One day in December 1949, he felt sick but went to work anyway. He was too sick to work so he tried to return home later that morning. In a nearly empty subway station, he fell onto the tracks and was run over by the subway train which killed him instantly,. There were no witnesses, but since there was no reason to suspect suicide, it appears that he had one of his dizzy spells or fainted. He was 39 years old.
Lifelong Impact of Head Trauma
Head injuries can cause severe and lasting damage or death. Your brain is three pounds of soft tissue locked in a tight box that is your skull. When you bang your head, your brain bounces from one side to the other and sustains repeated damage with each strike and counter strike against your skull. This can break blood vessels that will bleed into your brain. Your brain is three pounds of soft tissue locked in your skull, a tight box that cannot expand, so the increasing pressure of continued bleeding will take up the space previously occupied by your brain and squash your brain which can kill you. If you have continued bleeding into your brain, doctors may have to drill holes in your skull and remove the excess blood.
After you hit your head, you may lie unconscious for hours or weeks. Once you recover consciousness you can suffer headaches, dizziness, lack of awareness of surroundings, nausea and vomiting. You can also have no immediate symptoms and never lose consciousness but still suffer serious and progressive symptoms later on. Signs of brain damage can include:
• difficulty remembering, concentrating and processing your thoughts
• a wide range of emotional problems from depression to anxiety,
• irrational and damaging behavior such as uncontrolled anger and inappropriate actions.
Long-term consequences of brain damage can include difficulty paying attention, concentrating, solving problems, speaking and finding appropriate words. The person may also suffer headaches, changes in taste and smell, dizziness, loss of balance, slowed responses, tiredness, shortened attention span, forgetfulness, difficulty making decisions, frustration, irrational behavior, unreasonable anger and loss of memory. They may have blurred vision, sensitivity to bright lights, difficulty focusing, reduced hearing, intolerance to loud noises, ringing in the ears, anxiety, depression, mood swings and sleep disorders. Head injuries are also associated with increased intake of: alcohol, prescription drugs, illegal drugs, over-the-counter medications, tobacco or food, probably as part of the person's efforts to cope with the after-effects of the injury.
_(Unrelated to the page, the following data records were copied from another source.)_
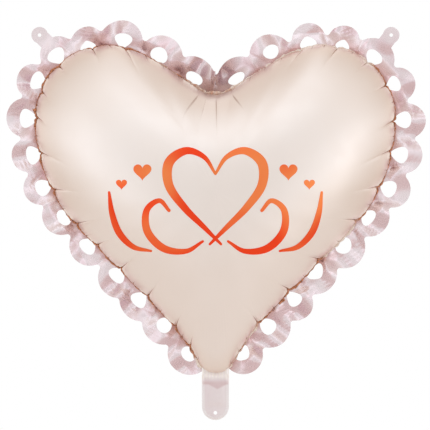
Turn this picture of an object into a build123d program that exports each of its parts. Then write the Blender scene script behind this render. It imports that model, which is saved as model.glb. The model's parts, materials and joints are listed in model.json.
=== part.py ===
"""Heart-shaped foil balloon with a die-cut lace frill, two hanging tabs, a filling tail and its valve."""

from build123d import *

import os
from math import acos, atan2, cos, degrees, hypot, radians, sin

# Frame, in millimetres: +X right, +Z up, and the printed face looks along -Y. The seam lies in the plane
# Y = 0, and the origin is the centre of the balloon's box.

# The gas chamber's edge, right half, from the cleft down to the tip
CLEFT_BOTTOM_Z = 182.5
CLEFT_RADIUS = 41.0
LOBE_CENTRE = (156.0, 149.0)
LOBE_RADIUS = 104.0
SIDE_RADIUS = 234.0
STRAIGHT_ANGLE = -44.6  # the way the straight faces, in degrees above +X
FLANK_RADIUS = 447.0  # hollow arc between the straight and the tip
FLANK_END_ANGLE = -30.5
TIP_RADIUS = 25.0
POINTS_PER_HALF = 34
TANGENT_STEP = 1e-4  # share of a run over which the edge's direction is taken

# The inflated chamber
DOME_HEIGHT = 101.0  # from the seam plane to the top of either face
DOME_CENTRE_Z = 42.0
DOME_FULLNESS = 0.86  # below 1 is fuller than an ellipse
SECTION_ANGLES = (0, 14, 28, 42, 56, 68, 78)
FILM = 0.8
PRINT = 0.4

# The heat-sealed seam and the frill
FLAT = 1.2  # both sheets, laid flat on each other
PLY = 0.3  # one sheet where the valve lies between the two
WELD_IN = 2.5
WELD_OUT = 2.0
HOLE_OFFSET = 12.5
HOLE_RADIUS = 10.0
SCALLOP_RADIUS = 30.0
VALLEY_FILLET = 5.0
# Scallop centres on the right half, as lengths from the cleft along the line of hole centres
SCALLOPS_AT = (31, 95, 151, 203, 251, 300, 355, 408, 458, 512, 567, 622, 674, 727, 780)
TRACK_STEPS = 2000  # divisions of the line of hole centres when lengths are measured along it
CORNER_SCALLOP = 4  # counted from 0: the scallop that carries the hanging tab

# A film bends about a round root edge, this far from the film that it hangs from
BEND_GAP = 0.3

# Hanging tabs, measured outward from the centre of the corner scallop's hole
TAB_BEND = 28.5
TAB_HEAD = 40.5
TAB_HEAD_RADIUS = 12.0
TAB_NECK_WIDTH = 19.0
TAB_DIRECTION = 46.0  # degrees above +X on the right tab
TAB_HOLE_RADIUS = 2.5

# Tail
TAIL_WIDTH = 39.4
TAIL_BEND_Z = -229.0
TAIL_END_Z = -291.0
TAIL_HOLE_Z = -280.5
TAIL_HOLE_RADIUS = 2.7
TAIL_WELD_WIDTH = 3.0

# Self-sealing valve: two films that cling together, from inside the tail to inside the chamber
VALVE_WIDTH = 27.0
VALVE_MOUTH_Z = -268.0
FLAP_BEND_Z = -211.0  # where the valve's two films part, clear of the weld at both sides
VALVE_TOP_Z = -148.0
COATING_WIDTH = 20.0
COATING = 0.1  # the release coating that keeps the seam's heat from closing the valve
FLAP_PLAY = 0.02  # half the gap between the two flaps

# The print, right half: pen strokes as (x, z, half width) along the middle of each
HEART_STROKE = (
    (0, 66, 1.8), (16, 90, 3.4), (42, 99, 5.4), (66, 82, 7.0), (66, 50, 6.4), (44, 18, 5.2), (16, -10, 3.6),
    (-8, -34, 1.8),
)
SWASH = (
    (18, -30, 1.8), (42, -44, 3.6), (74, -40, 5.4), (97, -16, 5.6), (98, 14, 4.6), (80, 28, 3.4), (66, 14, 2.4),
)
PLUME = ((92, -44, 1.6), (118, -38, 3.8), (138, -18, 5.0), (148, 10, 4.2), (152, 40, 1.8))
STROKE_STEPS = 16
SMALL_HEARTS = ((104, 70, 26.0), (134, 52, 16.0))  # x, z and width of each


def arc(centre, radius, start, end):
    """A function from a share of the arc's length to its point, and the arc's length; angles in degrees."""

    def at(share):
        angle = radians(start + (end - start) * share)
        return centre[0] + radius * cos(angle), centre[1] + radius * sin(angle)

    return at, abs(radians(end - start)) * radius


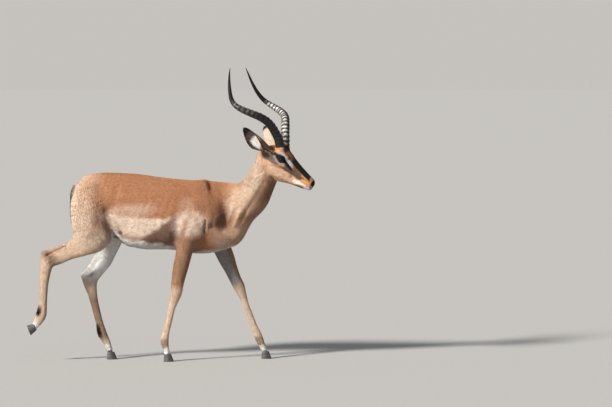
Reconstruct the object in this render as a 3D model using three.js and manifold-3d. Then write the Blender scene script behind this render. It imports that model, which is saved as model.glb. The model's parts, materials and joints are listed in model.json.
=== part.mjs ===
// A male black-faced impala in mid stride, life size, as a museum's still model.
// Millimetres. +X is the way it walks, +Y its left, +Z up. The origin is on the floor, under the
// middle of the box that holds it. The animal's own middle plane is at y = MIDLINE, because the
// head and horns turn to its right.
import * as THREE from 'three';
import { mergeVertices } from 'three/addons/utils/BufferGeometryUtils.js';
import Module from 'manifold-3d';

const MIDLINE = 9; // y of the trunk's middle plane
const HEAD_TURN = THREE.MathUtils.degToRad(22); // the head looks this far to its right
const HEAD_PIVOT_X = 470; // the head turns about an upright line through the top of the neck
const HEAD_OFFSET = -28; // and that line has swung this far to the right with the neck
const GAP = 0.3; // clearance between two nodes
const CAP = 0.9; // a bar's rounded end, as a share of its mean radius

const MATERIALS = {
  coat: new THREE.MeshStandardMaterial({ color: 0xc08a5c, roughness: 0.85 }),
  horn: new THREE.MeshStandardMaterial({ color: 0x35302c, roughness: 0.55 }),
  hoof: new THREE.MeshStandardMaterial({ color: 0x2f2b2a, roughness: 0.5 }),
  eye: new THREE.MeshStandardMaterial({ color: 0x120d0a, roughness: 0.1 }),
};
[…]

Treatment of Head Injuries
With prompt emergency treatment, doctors can prevent some deaths from head injuries by relieving pressure from bleeding into the brain and keeping patients alive if they stop breathing. However, there is no medical treatment for damaged brain tissue. A recovering patient may be able to relearn some lost skills using the parts of the brain that are undamaged, but this can be a long and difficult process. Some lost functions, behaviors and skills are never recovered.